For me, there are two aspects of this discussion. The first is achieving some configuration that sounds pleasing to the listener for any given system. I have no doubt this can be done with any number of techniques or "tricks", most of which have been known for years. Phase adjustments, room placement of subs, and the swarm technique etc might be satisfactory solutions for many. Most of these techniques rely on achieving the objective of a smooth frequency response and elimination of major room nodes that account for the beneficial sound obtained. However I have yet to see the single metric which tells me that any of these yield correct time alignment of the subs with the mains; namely impulse measurements. Show me an impulse time measurement that tells me the leading transient from your subs arrive at the listening position at the same time as that from the mains (at the crossover point), and I’ll be satisfied. Where is the data? Sadly, very few devices or home gear allow such measurements. The TacT I used years ago did in fact allow this and it taught me a lot. Most important of these learnings was that subs that are placed behind the mains simply cannot achieve time alignment with the mains unless the signal to the mains is retarded by dsp filters. I ultimately moved away from dsp for several reasons, but regrettably had to sacrifice perfect sub time alignment with something that was less ideal (but had other inherent advantages partial to analog signal transmission.) As with almost anything in audio, there are usually engineering trade-offs which forces one to accept that “perfect is often the enemy of good”. Yet good sound can indeed be achieved with a variety of solutions. In the end, it’s what we find pleasing in our own system that matters.
I agree with Marty and Folsom.
+1 to the CR-1. Most easily noticable to me on guitar string attack.
Being a physicist I appreciate the desire for data to validate that something does or does not work. However, the impulse response really can't be used in this frequency range. When I measure the subs or my speakers and window to say less than 80 Hz you get a very, very broad peak. This is an unreliable method of determining time alignment of sub-woofers.
In terms of time alignment being a myth at bass frequencies. Well, I guess more research is needed or I need to read more research on th topic. I have read (and I believe is accepted science) that at bass frequencies the human ear takes 3-5 cycles before it can register level or pitch. So at 80 Hz one cycle has a length of 14 feet. So in a typical room that we all live in the 80 Hz sound wave has passed my ears and bounced off the walls several times before I even know what I am hearing. As the frequency goes lower then it has to bounce around even more. Given there are phase shifts every time the wave bounces (side wall, rear wall, ceiling etc). It would seem that we hear the average (in time) of the sound field at our listening position at these frequencies. Given this, I am not even sure what phase means at 40 Hz.

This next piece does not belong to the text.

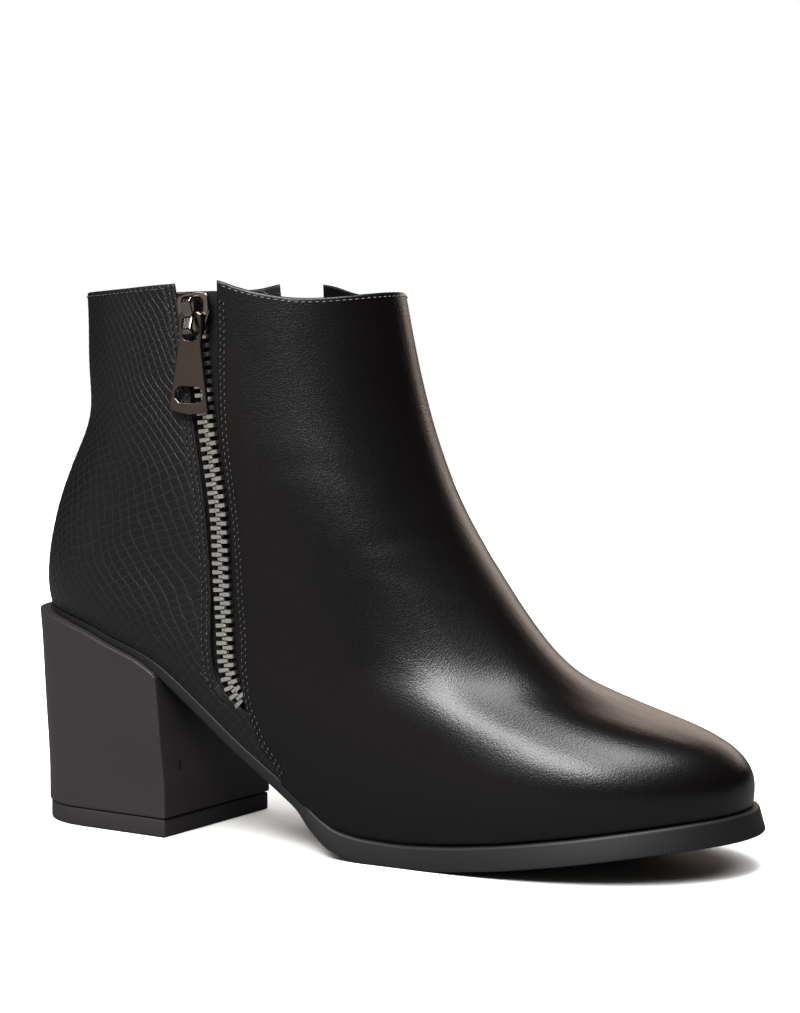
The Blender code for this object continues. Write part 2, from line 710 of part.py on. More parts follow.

It is true that if you want to "time align" the subs then they need to be positioned closer to you than the mains. (unless you use DSP to delay the mains which I think most of us want to avoid). However, three issues would pop up. One: it is not very asthetically pleasing to most people. Two: The sub may not be positioned to maximize it bass output capability. Three: if the sub is very big then diffratction effects may detract from the midragne frequency response.
100% agree that there are always tradeoff's in engineering.
~Todd
I have found mass damping mine worked well...but it took A LOT of weight to still the sub during high-excursion (action flicks)...however now when we play them, we have photographs on top of the sub, and they do not move even a 1/16th of an inch...we have left a post-it notes distance between objects and the post-it still slides through after the movie.Hello Todd,
Maybe the Funk subwoofer was on a surface that allowed the whole subwoofer to wiggle, on carpet or the like without proper support under it?
If so, this is not the cabinet walls vibrating due to insufficient stiffness and damping; it is the whole mass of the cabinet reacting to the mass of the cone moving.
I have found mass damping mine worked well...but it took A LOT of weight to still the sub during high-excursion (action flicks)...however now when we play them, we have photographs on top of the sub, and they do not move even a 1/16th of an inch...we have left a post-it notes distance between objects and the post-it still slides through after the movie.
But it took nearly 200lbs of weights on top of proper damping plates...but it really works...and yes, the bass is tighter with better definition between low bass signals.